Captain Marvel, starring Brie Larson, was the perfect moment for the MCU to introduce its first lesbian lead. Larson’s character seemed to have an intense relationship with another woman, going so far as to help raise her child (before Larson’s Carol Danvers disappeared from Earth for 6 years). Despite leaning into several romantic tropes, the status of their relationship was never fully fleshed out. However, it was also the franchise’s first female-led superhero movie, so maybe they thought that introducing her as a lesbian would make the film too awesome.

The heavily anticipated Avengers: Endgame was also slated to introduce the MCU’s ‘first gay character'. While many fans were excited, particularly as this would be the second of Larson’s appearances on screen, the big gay build-up was a massive letdown.

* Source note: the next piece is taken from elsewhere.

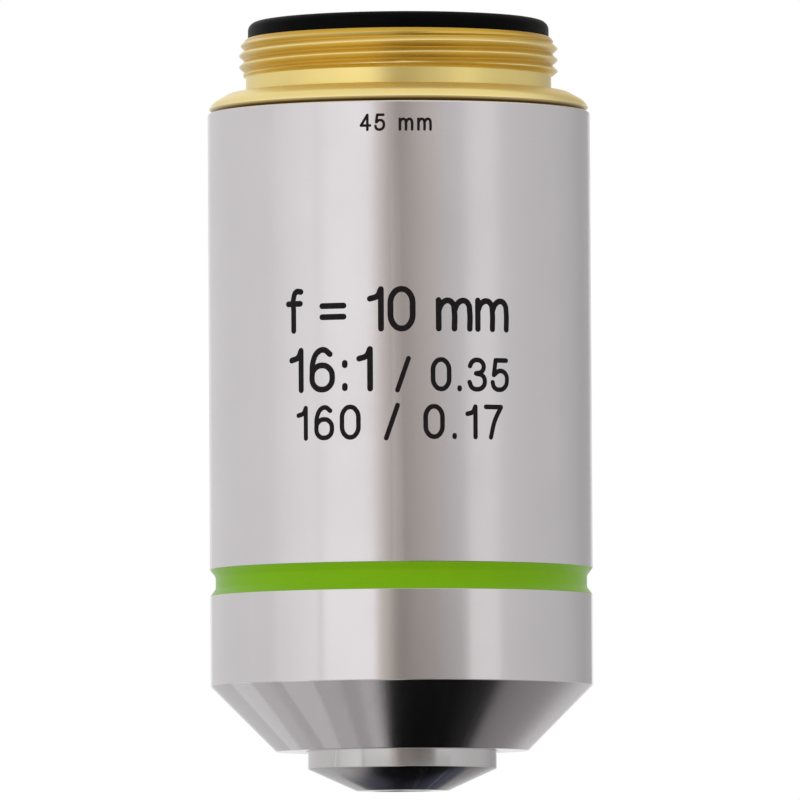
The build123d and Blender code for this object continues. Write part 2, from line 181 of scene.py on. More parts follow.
def helix_form(section, start_z, pitch, turns, steps_per_turn):
    """Sweeps a closed section of (radius, height) points along a right-handed helix, with closed ends."""
    form = bmesh.new()
    corners = [form.verts.new((radius * MM, 0, (start_z + height) * MM)) for radius, height in section]
    start_cap = form.faces.new(corners)
    steps = round(turns * steps_per_turn)
    bmesh.ops.spin(
        form,
        geom=[start_cap],
        axis=AXIS,
        cent=ORIGIN,
        dvec=(0, 0, pitch * turns / steps * MM),
        angle=2 * pi * turns,
        steps=steps,
        use_merge=False,
        use_duplicate=False,
    )
    return form


# Finishes

def finish_named(name, colour, metallic, roughness):
    """A new material with these constants on its shader, and its node tree."""
    finish = bpy.data.materials.new(name)
    finish.use_nodes = True
    tree = finish.node_tree
    shader = tree.nodes["Principled BSDF"]
    shader.inputs["Base Color"].default_value = (*colour, 1)
    shader.inputs["Metallic"].default_value = metallic
    shader.inputs["Roughness"].default_value = roughness
    return finish, tree, shader


def add_node(tree, kind, settings=None, **inputs):
    """A node with its settings, and with each input set or linked. i0 is the first input, i1 the second."""
    node = tree.nodes.new(kind)
    for key, value in (settings or {}).items():
        setattr(node, key, value)
    for key, value in inputs.items():
        numbered = key[0] == "i" and key[1:].isdigit()
        socket = node.inputs[int(key[1:]) if numbered else key.replace("_", " ")]
        if isinstance(value, bpy.types.NodeSocket):
            tree.links.new(value, socket)
        else:
            socket.default_value = value
    return node


def radius_and_height(tree):
    """How far a point of the surface is from the axis, and how high it is, in metres."""
    place = add_node(tree, "ShaderNodeTexCoord").outputs["Object"]
    flat = add_node(tree, "ShaderNodeVectorMath", {"operation": "MULTIPLY"}, i0=place, i1=(1, 1, 0))
    radius = add_node(tree, "ShaderNodeVectorMath", {"operation": "LENGTH"}, i0=flat.outputs[0])
    height = add_node(tree, "ShaderNodeSeparateXYZ", Vector=place)
    return radius.outputs["Value"], height.outputs["Z"]


def turning_marks(tree, per_metre):
    """Grooves that run round the axis, as a height of 0 to 1 from noise over the radius and the height."""
    radius, height = radius_and_height(tree)
    over = add_node(tree, "ShaderNodeCombineXYZ", X=radius, Y=height)
    grooves = add_node(tree, "ShaderNodeTexNoise", Vector=over.outputs[0], Scale=per_metre, Detail=3.0)
    return grooves.outputs[0]


def clouds(tree, per_metre, detail=3.0):
    """Soft patches in the part's own frame, from 0 to 1."""
    place = add_node(tree, "ShaderNodeTexCoord").outputs["Object"]
    return add_node(tree, "ShaderNodeTexNoise", Vector=place, Scale=per_metre, Detail=detail).outputs[0]


def spread(tree, value, low, high, from_low=0.3, from_high=0.7):
    """Maps a pattern onto a range of values."""
    mapped = add_node(tree, "ShaderNodeMapRange", i0=value, i1=from_low, i2=from_high, i3=low, i4=high)
    return mapped.outputs[0]


def blend_colours(tree, share, first, second):
    """Mixes two colours by a pattern."""
    mix = add_node(tree, "ShaderNodeMix", {"data_type": "RGBA"}, i0=share)
    for socket, colour in ((mix.inputs[6], first), (mix.inputs[7], second)):
        if isinstance(colour, bpy.types.NodeSocket):
            tree.links.new(colour, socket)
        else:
            socket.default_value = (*colour, 1)
    return mix.outputs[2]


def bump(tree, shader, height, distance, strength=1.0):
    """Lays a height pattern on the surface, with its depth in millimetres."""
    relief = add_node(tree, "ShaderNodeBump", Height=height, Distance=distance * MM, Strength=strength)
    tree.links.new(relief.outputs["Normal"], shader.inputs["Normal"])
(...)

The film’s director Joe Russo made a cameo as a blip survivor mourning the loss of his husband. A five-second throw-away scene that had no impact on the outcome of the film. Big whoop...

Even when we did see a film with a gay lead, The Eternals, there were also ten other straight leads. At that point, it just seemed more like basic probability than an attempt at pushing LGBT+ superheroes into the spotlight.

Why Can’t Disney Let Marvel Be Gay?

The big problem with allowing a few characters to be anything other than cishet is that there are still many countries in the world that outlaw homosexuality. As much as we like to think that the MCU is being made for comic book fans, we all know the purpose of the films is to make money for Disney. And without certain markets in Asia and the Middle East, Disney wouldn’t be raking in up to (and over) one billion dollars per theatrical release.

Is There Any Hope For LGBTQ+ Fans In The MCU’s Future?

Black Panther: Wakanda Forever, the second in the much-loved Black Panther arc, will be released in cinemas this November. The studio has confirmed that the film will contain a queer character. Actress Michaela Coel will play Aneka, a warrior, and trainer of the king’s guard. Whether or not her diversity will stand out in the film (let alone endure for more than a 10-second scene that can be easily cut) remains to be seen.

Next year’s The Marvels film, starring Brie Larson, Iman Vellani, and Lashana Lynch may offer the MCU a chance to redeem itself in the eyes of its LGBT+ fans. The studios may feel it’s finally time to offer us the heartwarming lesbian relationship between Larson’s Carol Danvers and Lynch’s Maria Rambeau that seemed to be teased in the first Captain Marvel. Don’t raise your hopes too high, though, as you may yet end up as a stubborn golden retriever waiting for a cinematic universe to finally throw that rainbow ball.